Il caldo colpisce di più negli insediamenti informali, nei quali si soffoca e dai quali si è costretti a uscire ogni giorno per fare piccoli lavori quotidiani, anche se le autorità sanitarie invitano a stare in casa nelle ore più calde. Non importa che temperatura ci sia, se si prendono ore di riposo non si ha da mangiare.

Una donna residente in un insediamento informale a Jacobabad ha dichiarato:

 

“Siamo più vulnerabili al caldo rispetto a chiunque altro. Il clima caldo colpisce duramente le persone povere. Non abbiamo scampo”.

I lavoratori intervistati da Amnesty International hanno affermato di non avere altra scelta se non quella di continuare a lavorare, anche quando si sentono oppressi dal caldo, nonostante le linee guida sulla salute raccomandino di rimanere al chiuso durante i periodi di caldo estremo. Un autista di trattore a Jacobabad ha detto: “Se facciamo una pausa, non guadagniamo. A causa della povertà, siamo costretti a lavorare indipendentemente dalle condizioni meteorologiche”.

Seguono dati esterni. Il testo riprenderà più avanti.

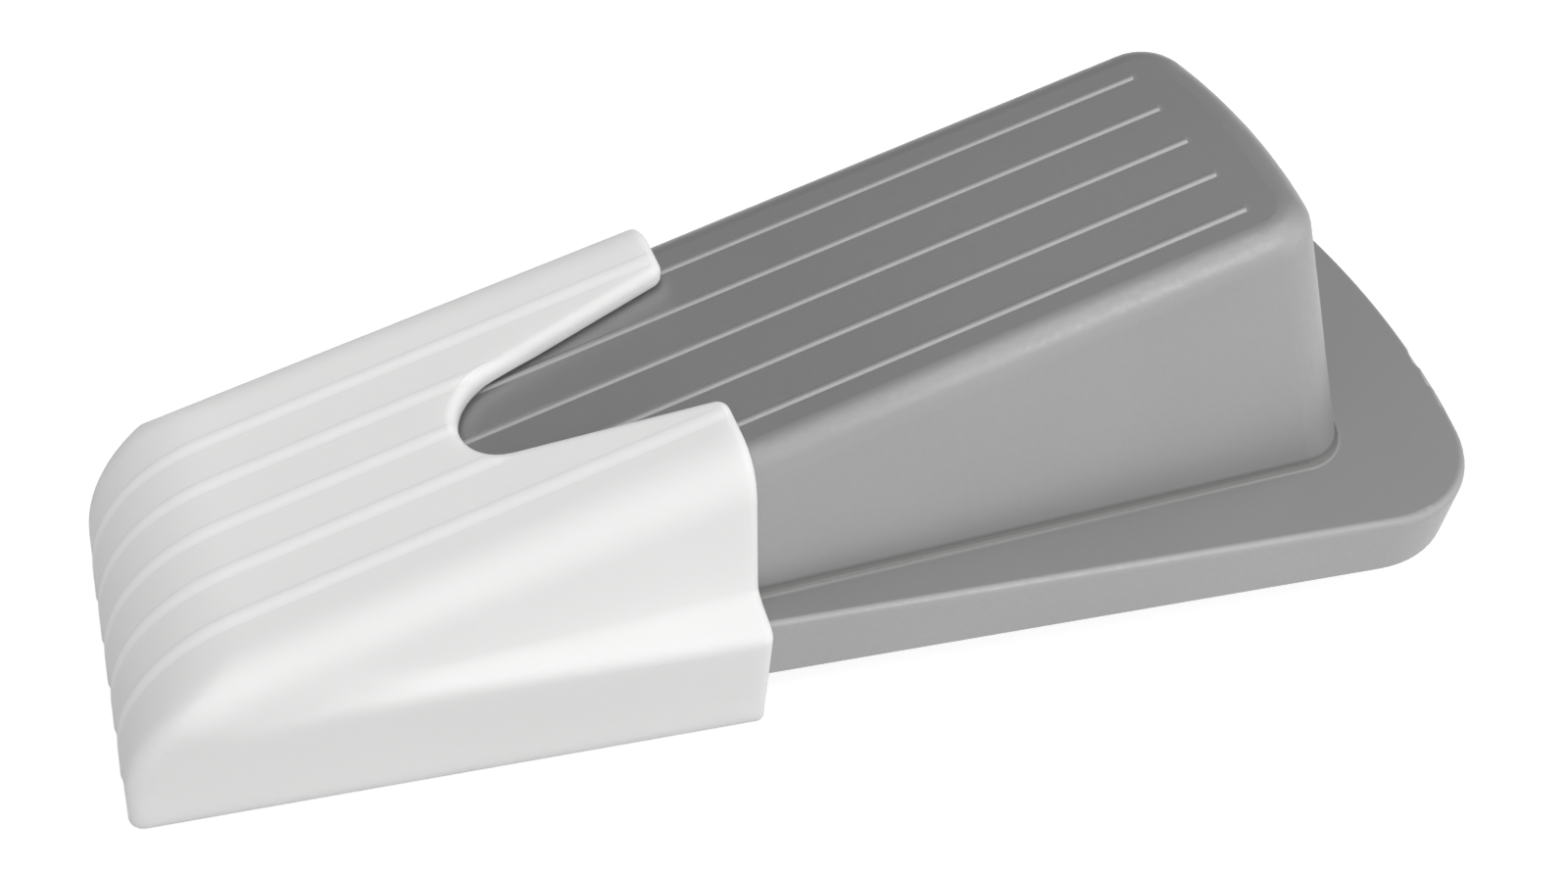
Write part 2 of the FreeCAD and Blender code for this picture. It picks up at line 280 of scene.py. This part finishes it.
grey_rubber, tree, shader = node_material("silver_grey_rubber")
finish = placed(tree, mould_grain, rubber_grain)
shade = spread(tree, finish["Shade"], 0, 1)
plain = blended(tree, shade, rubber_dark, rubber_light)
crests = placed(tree, rib_crests, {"Foot": rib_foot, "End": rib_end})["Crest"]
# Painted highlight on the ribs' crests
with_crest_highlight = blended(tree, crests, plain, painted_crest_highlight)
foot_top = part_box("door_wedge")[0][2] + foot_height
above_foot = worked_out(tree, "SUBTRACT", split(tree, object_coordinates(tree))["Z"], foot_top)
# Painted shade: a thin dark band just above the foot, in the crease
crease_shade_mask = product_of(
    tree,
    mapped(tree, above_foot, *crease_starts, 0, 1),
    mapped(tree, above_foot, *crease_ends, 1, 0),
)
tree.links.new(blended(tree, crease_shade_mask, with_crest_highlight, painted_crease_shade), shader.inputs["Base Color"])
tree.links.new(spread(tree, finish["Grain"], *rubber_roughness), shader.inputs["Roughness"])
shader.inputs["Metallic"].default_value = pigment
add_bump(tree, shader, finish["Grain"], rubber_relief, rubber_depth)
dress("door_wedge", grey_rubber)


# Floor: a plain white table. What the camera sees of it is white, and it keeps the soft
# shadow that the object throws.
half_floor = 12
floor_level = -0.0002
table_colour = (0.46, 0.46, 0.46)
table_glow = 0.75

floor_shape = bmesh.new()
just_under = Matrix.Translation((0, 0, floor_level))
bmesh.ops.create_grid(floor_shape, x_segments=1, y_segments=1, size=half_floor, matrix=just_under)
floor_mesh = bpy.data.meshes.new("floor")
floor_shape.to_mesh(floor_mesh)
floor_shape.free()
floor = bpy.data.objects.new("floor", floor_mesh)
bpy.context.scene.collection.objects.link(floor)
table_white, tree, shader = node_material("table_white")
shader.inputs["Base Color"].default_value = (*table_colour, 1)
shader.inputs["Roughness"].default_value = 0.9
shader.inputs["Specular IOR Level"].default_value = 0.1
rays = tree.nodes.new("ShaderNodeLightPath").outputs
seen = worked_out(tree, "MAXIMUM", rays["Is Camera Ray"], rays["Is Glossy Ray"])
seen = worked_out(tree, "MAXIMUM", seen, rays["Is Transmission Ray"])
glow = tree.nodes.new("ShaderNodeEmission")
tree.links.new(mapped(tree, seen, 0, 1, 0, table_glow), glow.inputs["Strength"])
added = tree.nodes.new("ShaderNodeAddShader")
tree.links.new(shader.outputs["BSDF"], added.inputs[0])
tree.links.new(glow.outputs["Emission"], added.inputs[1])
tree.links.new(added.outputs["Shader"], tree.nodes["Material Output"].inputs["Surface"])
floor.data.materials.append(table_white)


# Light: a white room, bright in front of the object, to its right and overhead, and dim behind
# it, and one small lamp, high in front and to the right, that draws the gleam along the
# wedge's top edge. A direction's stretch comes first, and then the brightness at its two ends.
front_to_back = (-0.3, 0.5, 1.1, 0.35)
left_to_right = (-1, 1, 0.5, 1.5)
side_to_ceiling = (0.8, 1, 1, 1.75)
lamp_place = Vector((0.12, -0.41, 0.45))
lamp_aim = Vector((0, 0, 0.015))
lamp_size = 0.1
lamp_power = 0.23

world = bpy.data.worlds.new("room")
bpy.context.scene.world = world
world.use_nodes = True
sky = world.node_tree
room = sky.nodes["Background"]
room.inputs["Color"].default_value = (1, 1, 1, 1)
direction = split(sky, sky.nodes.new("ShaderNodeTexCoord").outputs["Generated"])
brightness = product_of(
    sky,
    mapped(sky, direction["Y"], *front_to_back),
    mapped(sky, direction["X"], *left_to_right),
    mapped(sky, direction["Z"], *side_to_ceiling),
)
sky.links.new(brightness, room.inputs["Strength"])
edge_light = bpy.data.lights.new("edge_lamp", "AREA")
edge_light.shape = "SQUARE"
edge_light.size = lamp_size
edge_light.energy = lamp_power
edge_lamp = bpy.data.objects.new("edge_lamp", edge_light)
edge_lamp.location = lamp_place
edge_lamp.rotation_euler = (lamp_aim - lamp_place).to_track_quat("-Z", "Y").to_euler()
bpy.context.scene.collection.objects.link(edge_lamp)


# Camera: it stands close in front of the near side and looks down on it, rolled a little, as
# in the photograph.
view_azimuth = math.radians(-23.3667)
view_elevation = math.radians(47.3015)
view_roll = math.radians(3.2655)
camera_place = Vector((-0.041659, -0.095892, 0.122915))
focal_length = 38.854
sensor_width = 36
nearest_seen = 0.005

back = Vector((
    math.sin(view_azimuth) * math.cos(view_elevation),
    -math.cos(view_azimuth) * math.cos(view_elevation),
    math.sin(view_elevation),
))
level_right = (-back).cross(Vector((0, 0, 1))).normalized()
level_up = level_right.cross(-back)
right = level_right * math.cos(view_roll) + level_up * math.sin(view_roll)
up = level_up * math.cos(view_roll) - level_right * math.sin(view_roll)
turned = Matrix((right, up, back)).transposed().to_4x4()
camera_data = bpy.data.cameras.new("camera")
camera_data.sensor_width = sensor_width
camera_data.lens = focal_length
camera_data.clip_start = nearest_seen
camera = bpy.data.objects.new("camera", camera_data)
camera.matrix_world = Matrix.Translation(camera_place) @ turned
bpy.context.scene.collection.objects.link(camera)
bpy.context.scene.camera = camera
bpy.context.scene.view_settings.view_transform = "Standard"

Né a Jacobadad né a Lahore, altra città pachistana che fa registrare temperature estreme, esistono piani d’azione per mitigarne gli effetti. Quaranta milioni di persone non hanno accesso alla corrente elettrica, dunque di ventilatori o aria condizionata non se ne parla. Né ci sono soldi per dotare le case di pannelli solari.

“I programmi di protezione sociale ben progettati e ben finanziati possono contribuire a mitigare alcuni dei peggiori effetti del cambiamento climatico mentre crisi su crisi colpiscono il Pakistan”, ha aggiunto Dinushika Dissanayake.

FINANZIAMENTI PER IL CLIMA CONFORMI AI DIRITTI UMANI

Il rapporto di Amnesty International presenta un elenco completo di raccomandazioni per il governo del Pakistan e la comunità internazionale. Si chiede alle autorità pakistane di condurre una valutazione dei bisogni per le ondate di calore, di preparare piani d’azione in linea con i diritti umani e di fornire una protezione sociale efficace.

“È fondamentale che gli stati più ricchi, i principali responsabili della crisi climatica, forniscano fondi per favorire non solo l’adattamento, ma anche i rimedi per le perdite e i danni che le persone hanno subito o subiranno a causa delle ondate di calore estreme alimentate dai cambiamenti climatici in paesi come il Pakistan”, ha dichiarato Dinushika Dissanayake.

“Questo rapporto ci racconta la storia della devastazione che segue le azioni non mitigate e irresponsabili dei governi, in particolare delle nazioni ricche e di altri che si oppongono a una transizione rapida e giusta lontano dai combustibili fossili. Essi devono assicurarsi che i danni ai diritti umani non siano irreversibili e lavorare per ottenere la giustizia climatica in conformità con i loro obblighi in materia di diritti umani”.